_What to do_
Copy every line, leaving nothing out and adding nothing.

_Material_

□ □ □

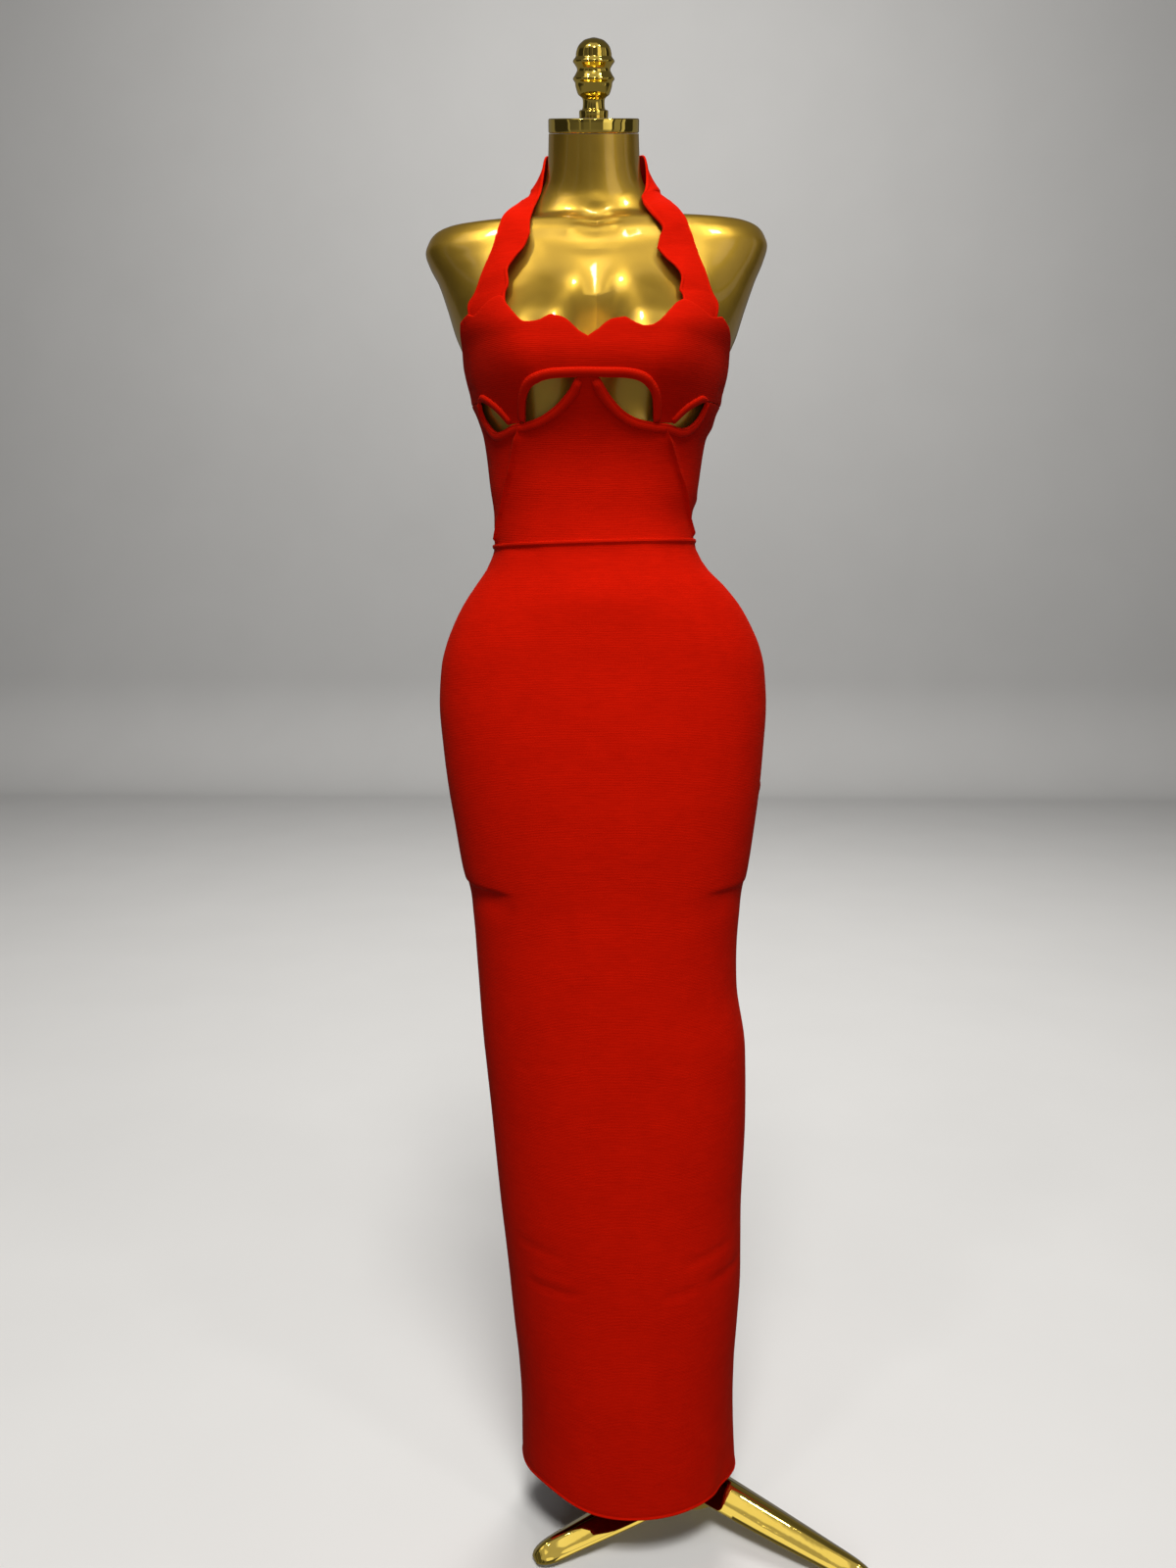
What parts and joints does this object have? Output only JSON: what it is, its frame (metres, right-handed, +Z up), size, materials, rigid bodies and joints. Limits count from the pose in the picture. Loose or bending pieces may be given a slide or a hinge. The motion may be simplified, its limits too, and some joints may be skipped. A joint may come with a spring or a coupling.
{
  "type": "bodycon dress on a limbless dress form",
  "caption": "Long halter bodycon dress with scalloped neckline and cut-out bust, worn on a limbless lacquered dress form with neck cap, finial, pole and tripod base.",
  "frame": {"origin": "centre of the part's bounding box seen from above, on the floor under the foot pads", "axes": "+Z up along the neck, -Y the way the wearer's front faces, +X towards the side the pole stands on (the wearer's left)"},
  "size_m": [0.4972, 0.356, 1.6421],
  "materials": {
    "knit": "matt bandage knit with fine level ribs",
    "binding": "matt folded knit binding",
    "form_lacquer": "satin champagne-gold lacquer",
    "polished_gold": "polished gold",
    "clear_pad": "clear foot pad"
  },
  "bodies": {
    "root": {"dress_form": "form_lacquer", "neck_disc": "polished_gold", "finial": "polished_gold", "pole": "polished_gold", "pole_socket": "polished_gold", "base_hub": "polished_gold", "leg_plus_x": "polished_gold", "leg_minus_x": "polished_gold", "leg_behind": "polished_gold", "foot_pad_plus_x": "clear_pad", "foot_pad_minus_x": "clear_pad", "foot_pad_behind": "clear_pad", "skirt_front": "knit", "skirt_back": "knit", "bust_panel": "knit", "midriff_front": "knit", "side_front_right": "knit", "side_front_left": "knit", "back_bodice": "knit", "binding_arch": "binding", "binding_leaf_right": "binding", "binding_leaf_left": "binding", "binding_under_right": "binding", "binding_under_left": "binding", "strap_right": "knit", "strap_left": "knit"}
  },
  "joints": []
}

□ □ □

_Reply_
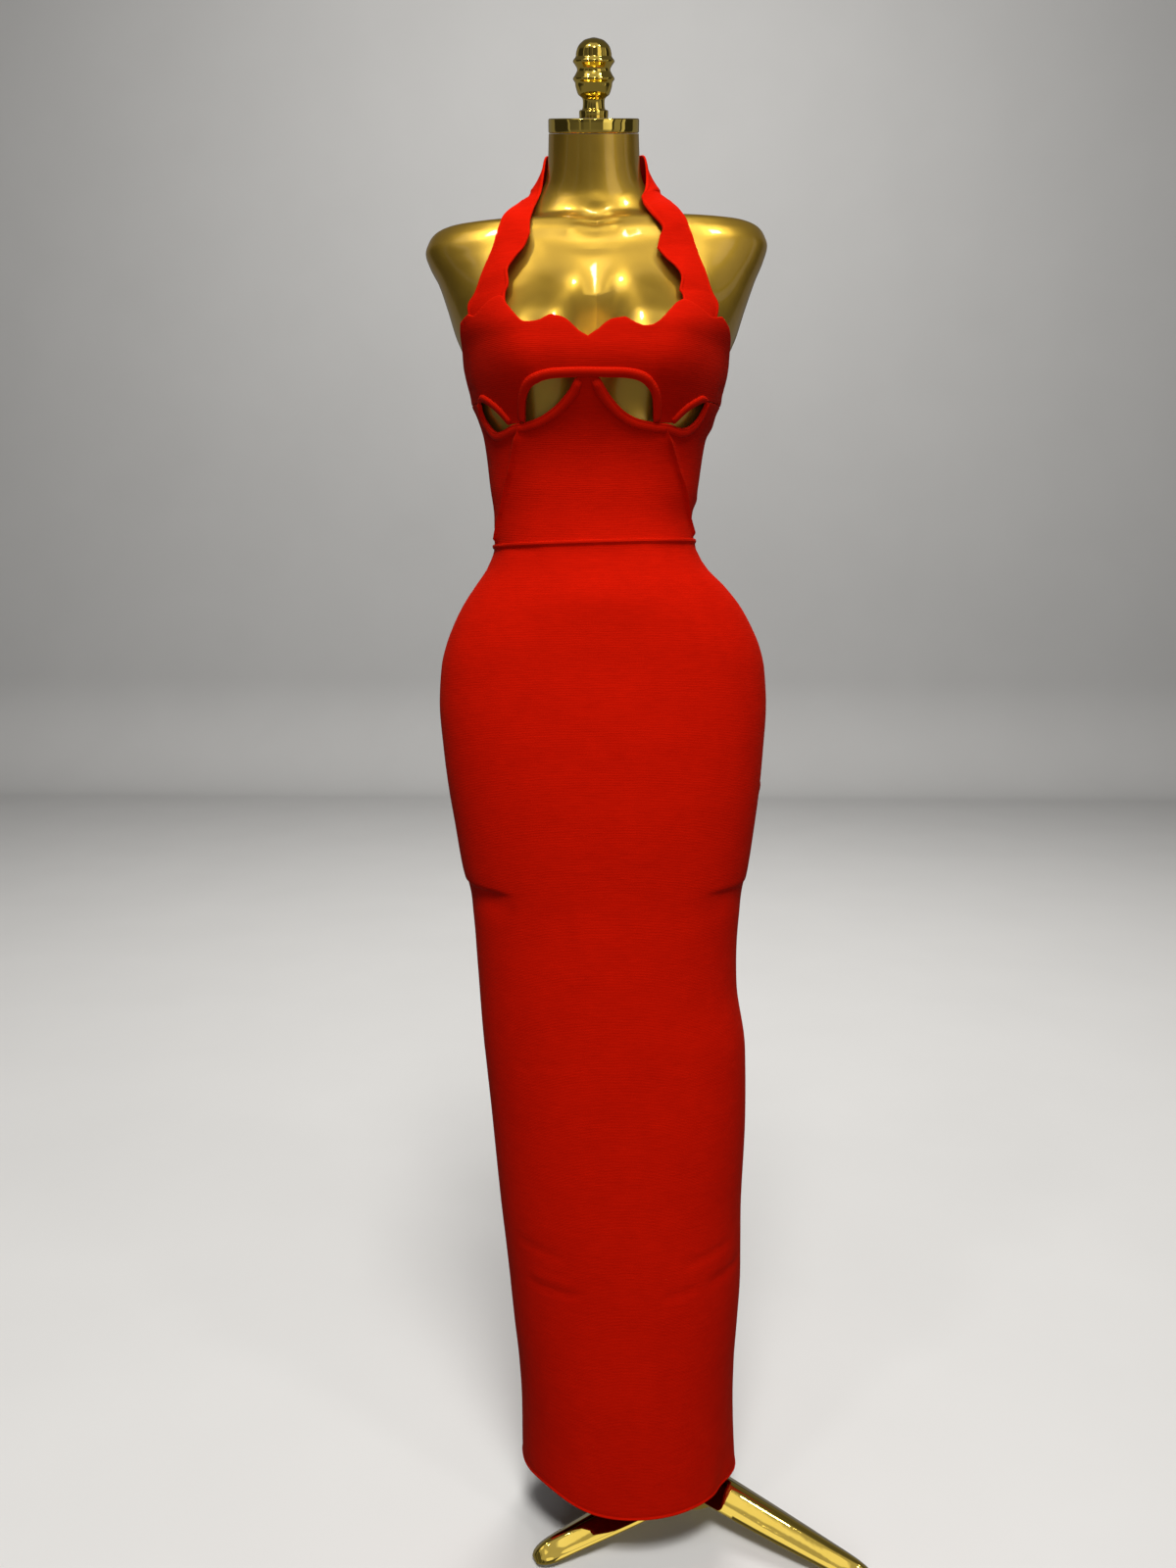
What parts and joints does this object have? Output only JSON: what it is, its frame (metres, right-handed, +Z up), size, materials, rigid bodies and joints. Limits count from the pose in the picture. Loose or bending pieces may be given a slide or a hinge. The motion may be simplified, its limits too, and some joints may be skipped. A joint may come with a spring or a coupling.
{
  "type": "bodycon dress on a limbless dress form",
  "caption": "Long halter bodycon dress with scalloped neckline and cut-out bust, worn on a limbless lacquered dress form with neck cap, finial, pole and tripod base.",
  "frame": {"origin": "centre of the part's bounding box seen from above, on the floor under the foot pads", "axes": "+Z up along the neck, -Y the way the wearer's front faces, +X towards the side the pole stands on (the wearer's left)"},
  "size_m": [0.4972, 0.356, 1.6421],
  "materials": {
    "knit": "matt bandage knit with fine level ribs",
    "binding": "matt folded knit binding",
    "form_lacquer": "satin champagne-gold lacquer",
    "polished_gold": "polished gold",
    "clear_pad": "clear foot pad"
  },
  "bodies": {
    "root": {"dress_form": "form_lacquer", "neck_disc": "polished_gold", "finial": "polished_gold", "pole": "polished_gold", "pole_socket": "polished_gold", "base_hub": "polished_gold", "leg_plus_x": "polished_gold", "leg_minus_x": "polished_gold", "leg_behind": "polished_gold", "foot_pad_plus_x": "clear_pad", "foot_pad_minus_x": "clear_pad", "foot_pad_behind": "clear_pad", "skirt_front": "knit", "skirt_back": "knit", "bust_panel": "knit", "midriff_front": "knit", "side_front_right": "knit", "side_front_left": "knit", "back_bodice": "knit", "binding_arch": "binding", "binding_leaf_right": "binding", "binding_leaf_left": "binding", "binding_under_right": "binding", "binding_under_left": "binding", "strap_right": "knit", "strap_left": "knit"}
  },
  "joints": []
}